An illustrative example is a plant with 10 process lines, each drawing significant power. Without PLM, the plant might face hefty charges if all lines operate simultaneously during peak hours. With PLM, power controllers can synchronize across the network, ensuring that total power consumption stays within manageable limits, thereby avoiding additional tariffs and enhancing overall efficiency.

Economic and environmental benefits
The shift to electric process heating systems supports decarbonization and offers substantial economic benefits.

Cost savings
Despite higher initial costs, electric systems can lead to longterm savings through reduced energy consumption, lower maintenance costs, and avoidance of carbon taxes. Electric heaters typically have fewer moving parts and lower maintenance requirements compared to their gas-fired counterparts, resulting in lower operational costs over time.

Additionally, the ability to manage and optimize energy use through PLM and demand flexibility can lead to significant cost savings. For example, a plant that effectively manages its energy demand can avoid peak tariffs and reduce its overall energy bill, providing a quick return on investment for the electrification project.

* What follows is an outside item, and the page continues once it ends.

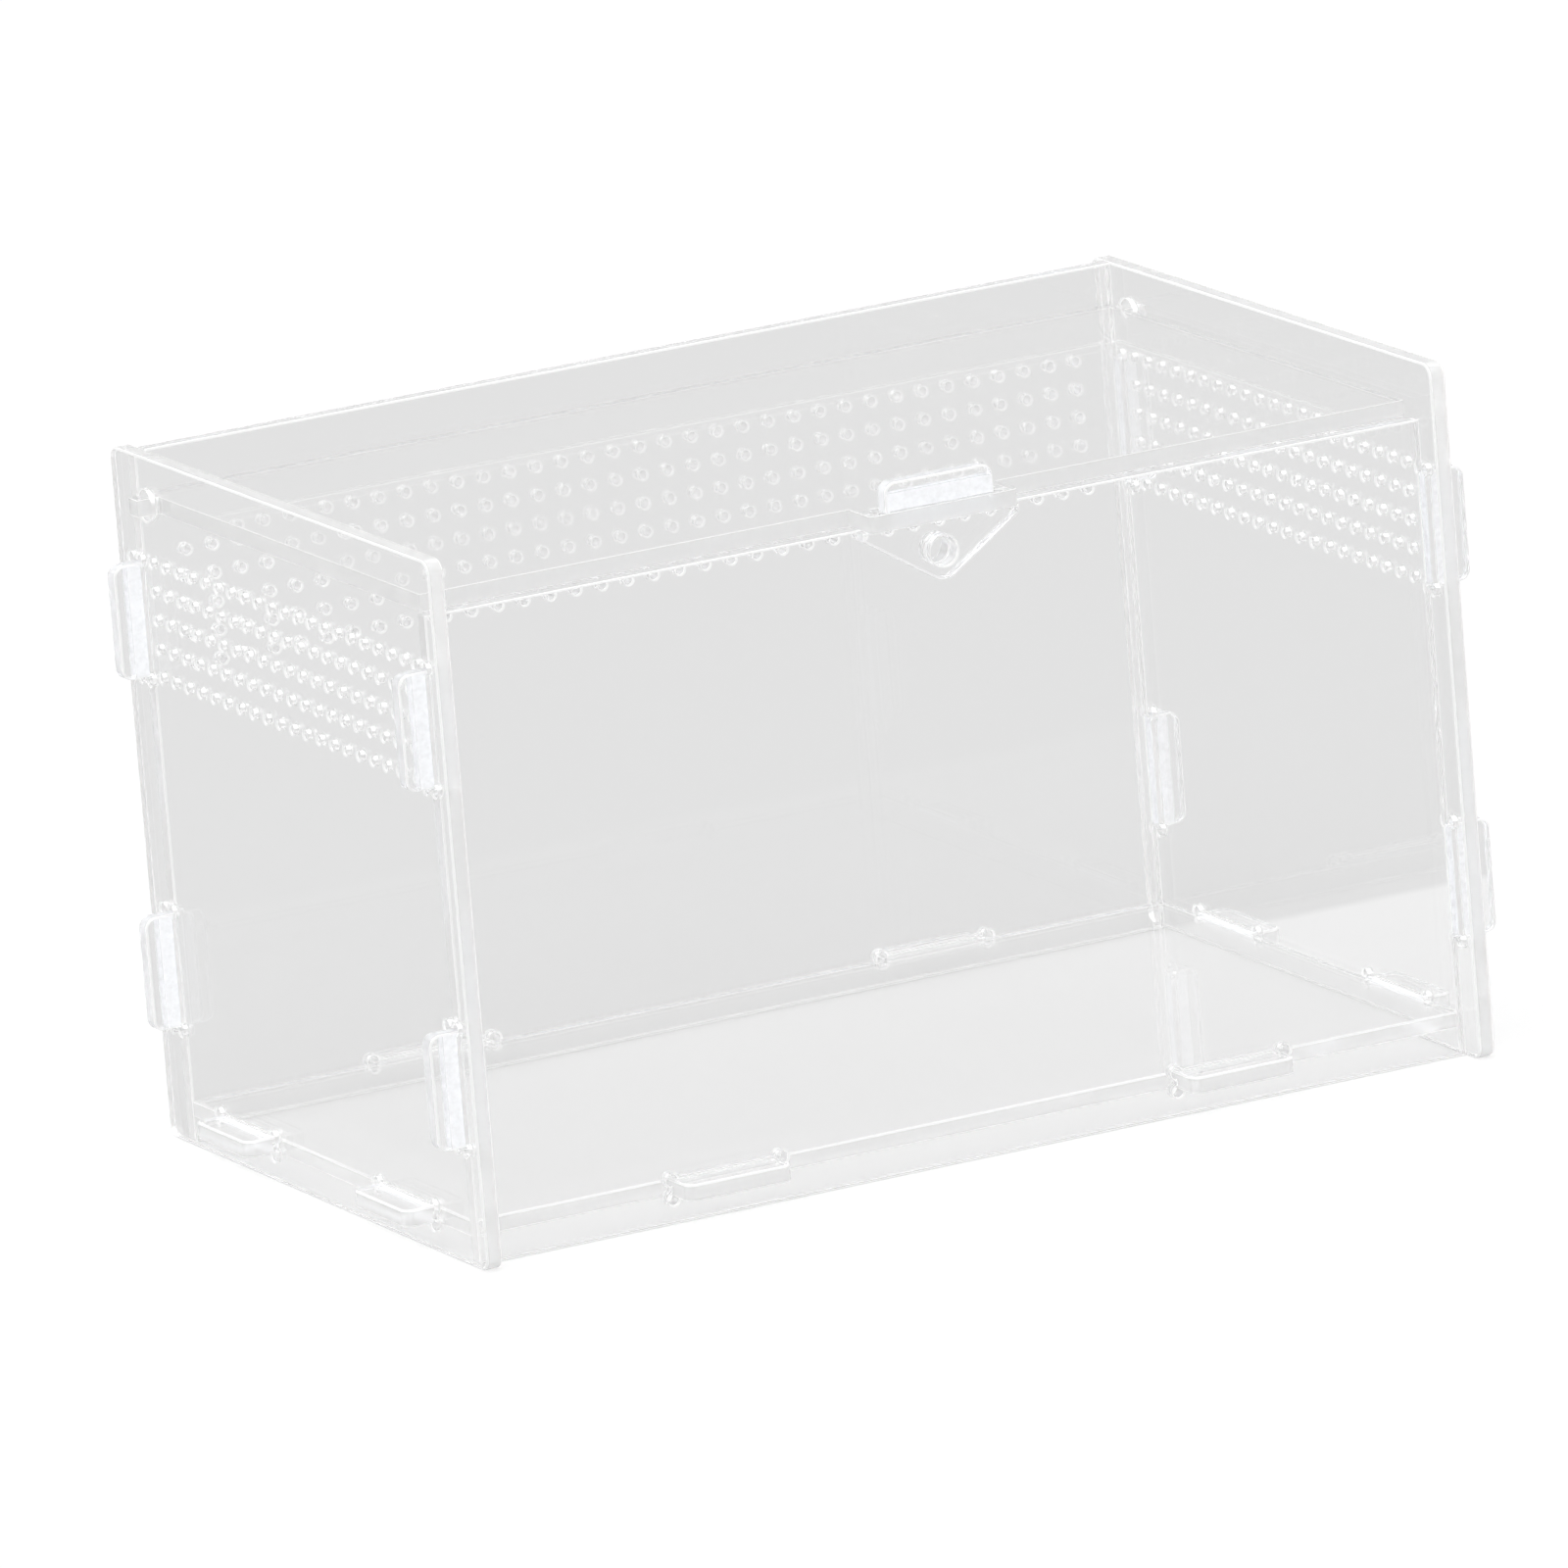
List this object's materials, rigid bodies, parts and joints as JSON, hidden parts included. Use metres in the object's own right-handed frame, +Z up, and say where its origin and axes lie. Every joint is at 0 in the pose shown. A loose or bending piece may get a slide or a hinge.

A practical example of cost savings can be seen in a case where a customer exceeded their demand threshold in the first 10 minutes of the billing period, triggering a kilowatt-hour surcharge that doubled their energy costs for the entire month. By implementing PLM, they were able to monitor and manage power accurately, avoiding these surcharges and saving substantial amounts on their energy bills.

Smaller footprint
Electric heaters eliminate the need for fuel storage and transportation, leading to more compact and safer installations. This reduction in infrastructure requirements not only lowers costs but also minimizes environmental risks associated with fuel handling and storage.